Consumer Crashes The consumer stops sending heartbeats (session.timeout.ms). The coordinator assumes it is dead. Node failure, Out-Of-Memory (OOM) exception, or network partition.
Processing Timeout The consumer takes too long to process a batch of messages (max.poll.interval.ms), violating its contract. Slow external API calls or unoptimized database inserts during message processing.
Topic Changes The number of partitions in a subscribed topic increases. An administrator manually adds partitions to handle increased throughput.

2. The Legacy Approach: Eager Rebalance (EagerProtocol)

Prior to Kafka 2.4, the default behavior was the Eager Rebalance protocol. It favored simplicity over performance, acting as a complete “Stop-the-World” event for your application.

The Eager Workflow

  1. Revoke All: Every single consumer in the group stops fetching data and relinquishes all of its assigned partitions, even if those partitions don’t need to move.
  2. Join Group: The consumers send a JoinGroup request to the Group Coordinator.
  3. Sync Group: The Group Leader (typically the first consumer to join) calculates the new assignment for everyone and sends it to the Coordinator. The Coordinator distributes this assignment via the SyncGroup response.
  4. Resume: Every consumer receives its new partitions and begins fetching data again.

The “Stop-the-World” Problem

The fatal flaw of Eager Rebalancing is the massive pause in processing. If you have 50 consumers processing 500 partitions, and one consumer restarts, all 500 partitions stop processing.

During rolling deployments in a large cluster, this can lead to consecutive rebalances, causing the entire consumer group to halt for several minutes. This is known as a Rebalance Storm.
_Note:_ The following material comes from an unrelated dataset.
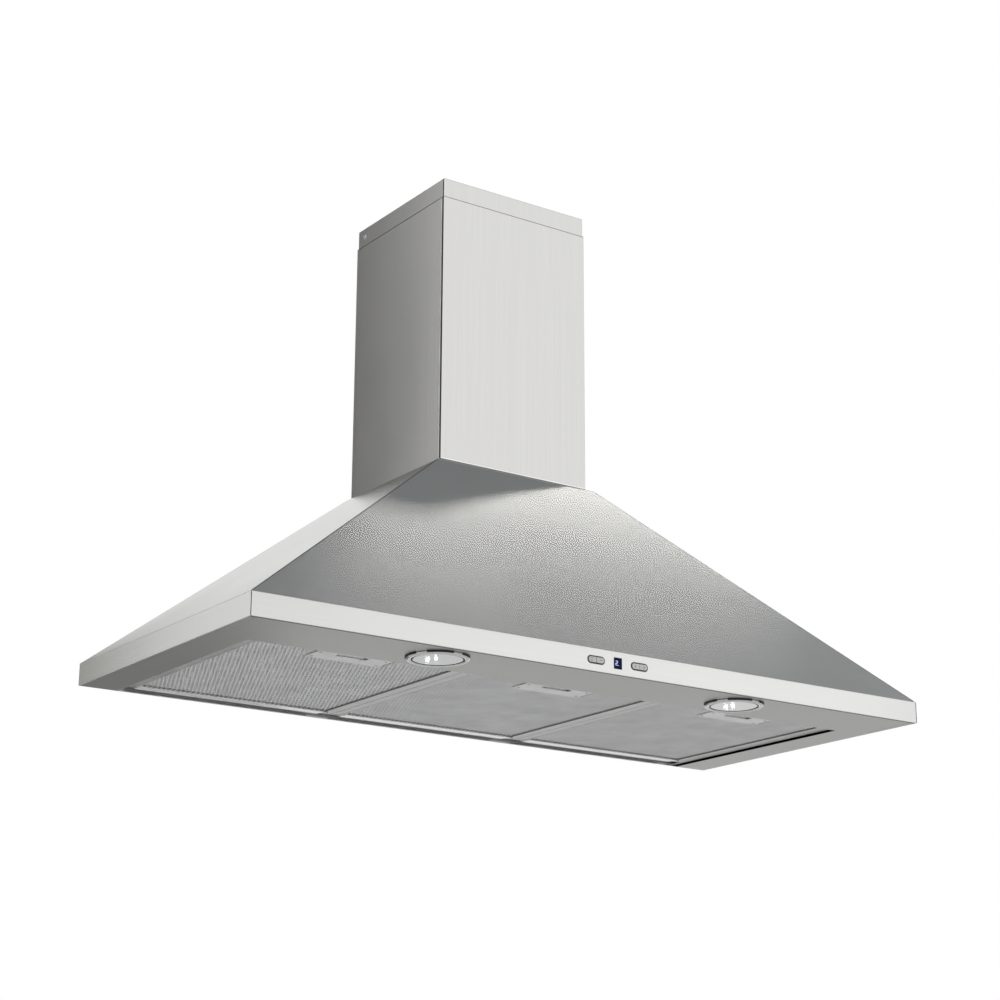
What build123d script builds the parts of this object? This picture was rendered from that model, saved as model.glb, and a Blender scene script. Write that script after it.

3. The Modern Approach: Cooperative Sticky Rebalance

Introduced in Kafka 2.4 and made default in 3.0, the Cooperative Sticky Rebalance (or Incremental Cooperative Rebalancing) solves the “Stop-the-World” problem.

Instead of a global reset, this protocol operates on two core principles:

  1. Sticky Assignments: Consumers keep their existing partitions unless absolutely necessary to move them.
  2. Incremental Revocation: The coordinator only takes away partitions that need to be moved to achieve balance.

The Cooperative Workflow

  1. First Phase (Detection & Sticky Retention): The coordinator announces a rebalance. Consumers rejoin the group, but they do not drop their existing partitions. The Group Leader calculates the new assignment.
  2. Second Phase (Targeted Revocation): If the Leader decides Consumer A needs to give a partition to Consumer B, it tells Consumer A to revoke only that specific partition. Consumer A stops processing that partition and commits its offsets.
  3. Third Phase (Targeted Assignment): The revoked partition is now free. The coordinator assigns it to Consumer B.
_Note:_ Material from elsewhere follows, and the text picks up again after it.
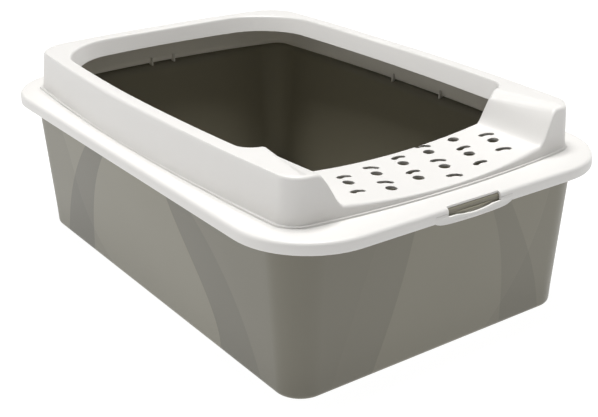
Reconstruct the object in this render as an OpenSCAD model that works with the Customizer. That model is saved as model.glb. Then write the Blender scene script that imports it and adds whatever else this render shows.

Throughout this entire process, all other partitions continued processing without a single millisecond of downtime.


4. Interactive: Cooperative Rebalance Simulator

Watch how partitions move during a Cooperative Rebalance. When Consumer 1 crashes, Consumer 2 keeps its original partitions processing smoothly while absorbing Consumer 1’s orphaned workload.

Consumer 1
P0
P1
Consumer 2
P2
P3
Status: Healthy Workload. Both consumers processing...
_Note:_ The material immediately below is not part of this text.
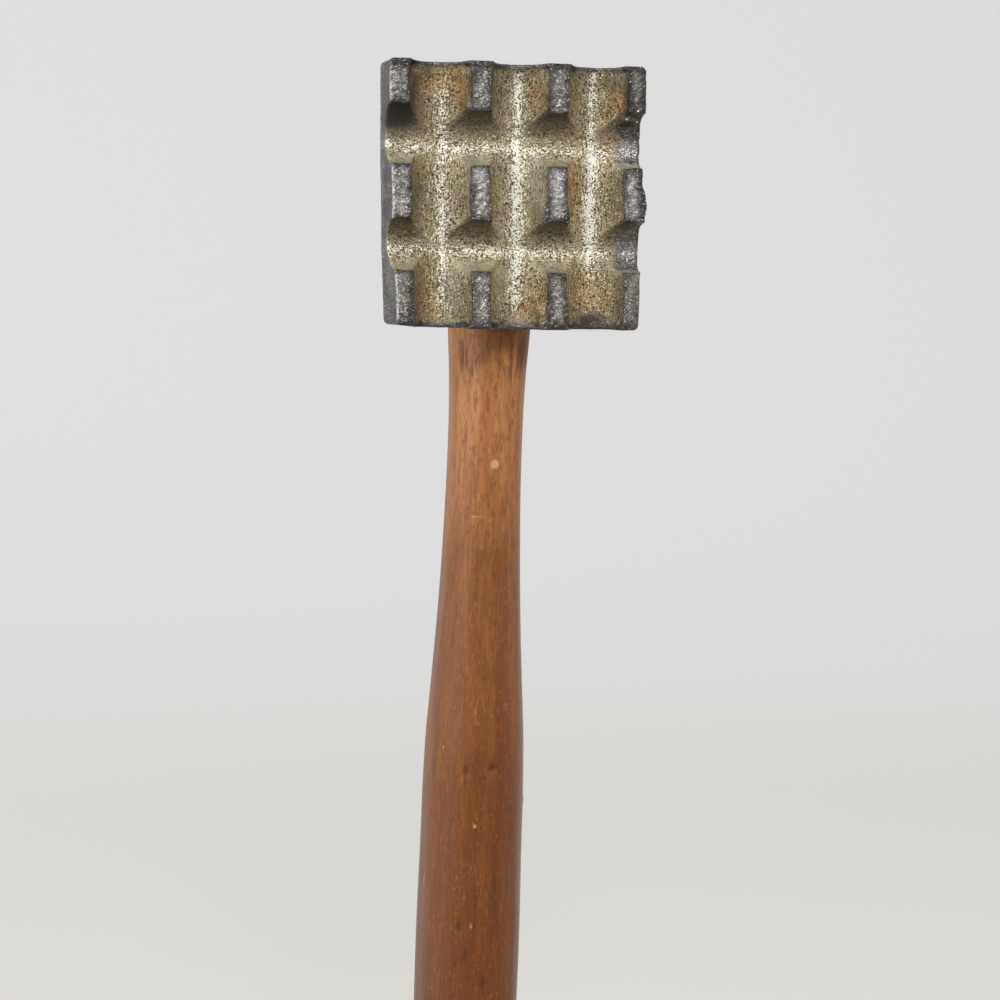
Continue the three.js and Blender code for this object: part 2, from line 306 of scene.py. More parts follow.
TOOTH_SHIFTS = [  # across, above the lower edge, and how far the tooth's sides stand off to the right and up
    (-9.4, 57.0, 0.6, -1.0), (9.6, 57.0, 0.5, -1.1), (28.5, 57.0, 0.7, -0.3), (-28.4, 57.0, 0.2, 0.3),
    (-28.0, 6.0, 0.5, 0.25), (-9.0, 6.0, 0.7, 0.25), (9.3, 6.0, 0.45, 0.1), (28.5, 6.0, 0.4, 0.1),
    (9.4, 31.0, 0.3, 0.1), (-9.4, 31.0, 0.4, 0.0), (-28.4, 31.0, 0.3, 0.0),
]
CORNER_TOOTH_SLOPE = 0.34
CORNER_TOOTH_RIDGE = 26.4
CORNER_TOOTH_TOP = 13.0
print("blows on the face:", len(BLOWS), "and teeth off their places:", len(TOOTH_SHIFTS))

# %% Soft spots and facets
FACET_TABLE = 64
FACET_TILT = 1.6


def blow(x, up, across, height, reach_across, reach_up, depth):
    """A soft hill or hollow: depth times e to the minus (distance over reach) squared."""
    return depth * np.exp(-((x - across) / reach_across) ** 2 - ((up - height) / reach_up) ** 2)


def spots(x, up, places):
    """All the hills and hollows of a table added up."""
    return sum(blow(x, up, *place) for place in places)


def facets(x, up, size, seed):
    """Flat chips of random tilt, as hammering leaves: each place takes the height and slope of its nearest
    seed point. The seeds are a square grid with each point shifted at random."""
    table = np.random.default_rng(seed).random((FACET_TABLE, FACET_TABLE, 5))
    column = np.floor(x / size).astype(int)
    row = np.floor(up / size).astype(int)
    best = np.full(x.shape, np.inf)
    height = np.zeros(x.shape)
    for step_x, step_up in np.ndindex(3, 3):
        seed_column = column + step_x - 1
        seed_row = row + step_up - 1
        drawn = table[seed_column % FACET_TABLE, seed_row % FACET_TABLE]
        shift_x, shift_up, level, tilt_x, tilt_up = np.moveaxis(drawn, -1, 0)
        away_x = x / size - seed_column - shift_x
        away_up = up / size - seed_row - shift_up
        distance = away_x ** 2 + away_up ** 2
        nearer = distance < best
        best = np.where(nearer, distance, best)
        slope = (tilt_x - 0.5) * away_x + (tilt_up - 0.5) * away_up
        height = np.where(nearer, level + FACET_TILT * slope, height)
    return height


print("heights of four neighbouring facets:", facets(np.arange(4.0), np.zeros(4), 1.0, 5).round(2))

# %% The outline of the face
EDGES = np.array([  # above the lower edge, left edge and right edge at the teeth, left and right at the back
    (0.0, -29.2, 30.7, -30.2, 30.4), (8.0, -29.3, 31.0, -30.4, 30.7), (12.5, -29.7, 31.0, -30.6, 30.8),
    (18.0, -30.4, 31.9, -30.8, 31.0), (31.0, -30.35, 31.05, -31.0, 31.1), (36.5, -30.6, 30.8, -31.1, 31.2),
    (44.0, -31.05, 32.1, -31.2, 31.3), (50.5, -31.1, 31.55, -31.2, 31.3), (56.0, -31.1, 31.5, -31.2, 31.3),
    (62.0, -31.1, 31.4, -31.2, 31.3),
])


def outline_scale(x, up, at_back=False):
    """How much wider the old plate is than the drawn one, at a height, on the side where x lies."""
    left, right = (3, 4) if at_back else (1, 2)
    level = np.clip(up, 0, FACE_HEIGHT)
    reach = np.where(x < 0, -smooth_curve(level, EDGES[:, 0], EDGES[:, left]),
                     smooth_curve(level, EDGES[:, 0], EDGES[:, right]))
    return reach / face_half_width(up)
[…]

5. Hooking into the Lifecycle: ConsumerRebalanceListener

When a rebalance occurs, you often need to perform cleanup tasks, such as committing offsets manually or closing database connections. Kafka provides the ConsumerRebalanceListener interface for this exact purpose.

Java

consumer.subscribe(Collections.singletonList("orders-topic"), new ConsumerRebalanceListener() {

    @Override
    public void onPartitionsRevoked(Collection<TopicPartition> partitions) {
        // Triggered right BEFORE you lose the partitions.
        // Good place to commit synchronous offsets for processed messages
        // to prevent duplicate processing on the new consumer.
        System.out.println("Partitions revoked: " + partitions);
        consumer.commitSync(currentOffsets);
    }

    @Override
    public void onPartitionsAssigned(Collection<TopicPartition> partitions) {
        // Triggered right AFTER you receive new partitions.
        // Good place to load state, connect to a database, or seek to a specific offset.
        System.out.println("Partitions assigned: " + partitions);
    }
});

Go

type RebalanceHandler struct{}

func (h *RebalanceHandler) Setup(session sarama.ConsumerGroupSession) error {
	// Equivalent to onPartitionsAssigned
	// Setup resources before consuming starts
	log.Printf("Partitions assigned: %v", session.Claims())
	return nil
}

func (h *RebalanceHandler) Cleanup(session sarama.ConsumerGroupSession) error {
	// Equivalent to onPartitionsRevoked
	// Commit offsets and cleanup resources before losing partitions
	log.Printf("Partitions revoked")
	return nil
}

func (h *RebalanceHandler) ConsumeClaim(session sarama.ConsumerGroupSession, claim sarama.ConsumerGroupClaim) error {
	// Normal message consumption logic
	return nil
}

6. Tuning Rebalances: Avoiding the “Rebalance Storm”

Unnecessary rebalances are the enemy of high-throughput streaming applications. To prevent your consumers from constantly rebalancing, you must align your configurations with your application’s actual behavior.

  • session.timeout.ms (Default: 45s): The maximum time the coordinator will wait for a heartbeat before declaring the consumer dead. If your consumers run in an environment with frequent network blips or heavy GC pauses, consider increasing this slightly. However, setting it too high means it will take longer to detect a real failure.
  • heartbeat.interval.ms (Default: 3s): How often the background thread sends heartbeats. Rule of thumb: this should be no more than 1/3 of the session.timeout.ms.
  • max.poll.interval.ms (Default: 5m): Crucial Configuration. This dictates the maximum time your application is allowed to spend processing a batch of records returned by poll(). If your processing logic involves slow database calls and takes 6 minutes, but this is set to 5 minutes, the consumer will deliberately trigger a rebalance. Always ensure max.poll.interval.ms is strictly greater than your worst-case processing time.

Summary

Modern Kafka has vastly improved the rebalance process with Cooperative Sticky assignments, but the underlying mechanics remain the same. By writing efficient processing logic, correctly sizing your timeouts, and implementing ConsumerRebalanceListener to cleanly manage state, you can ensure your consumer groups remain stable, performant, and resilient.